The paper tackled the problem of out-of-distribution generalization in transfer learning by empirically testing various proxy targets under unified conditions, finding that the relationship between in- and out-of-distribution accuracies is dataset-dependent and more complex than previously thought, based on fine-tuning over 31k networks across 172 dataset pairs.

Since out-of-distribution generalization is a generally ill-posed problem, various proxy targets (e.g., calibration, adversarial robustness, algorithmic corruptions, invariance across shifts) were studied across different research programs resulting in different recommendations. While sharing the same aspirational goal, these approaches have never been tested under the same experimental conditions on real data. In this paper, we take a unified view of previous work, highlighting message discrepancies that we address empirically, and providing recommendations on how to measure the robustness of a model and how to improve it.
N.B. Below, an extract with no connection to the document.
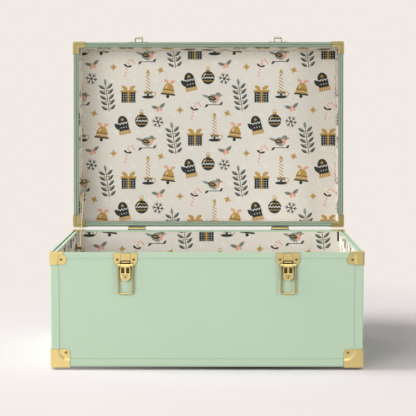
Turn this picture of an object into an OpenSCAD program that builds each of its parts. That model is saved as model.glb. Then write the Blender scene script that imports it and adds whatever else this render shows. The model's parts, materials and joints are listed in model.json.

To this end, we collect 172 publicly available dataset pairs for training and out-of-distribution evaluation of accuracy, calibration error, adversarial attacks, environment invariance, and synthetic corruptions. We fine-tune over 31k networks, from nine different architectures in the many- and few-shot setting. Our findings confirm that in- and out-of-distribution accuracies tend to increase jointly, but show that their relation is largely dataset-dependent, and in general more nuanced and more complex than posited by previous, smaller scale studies.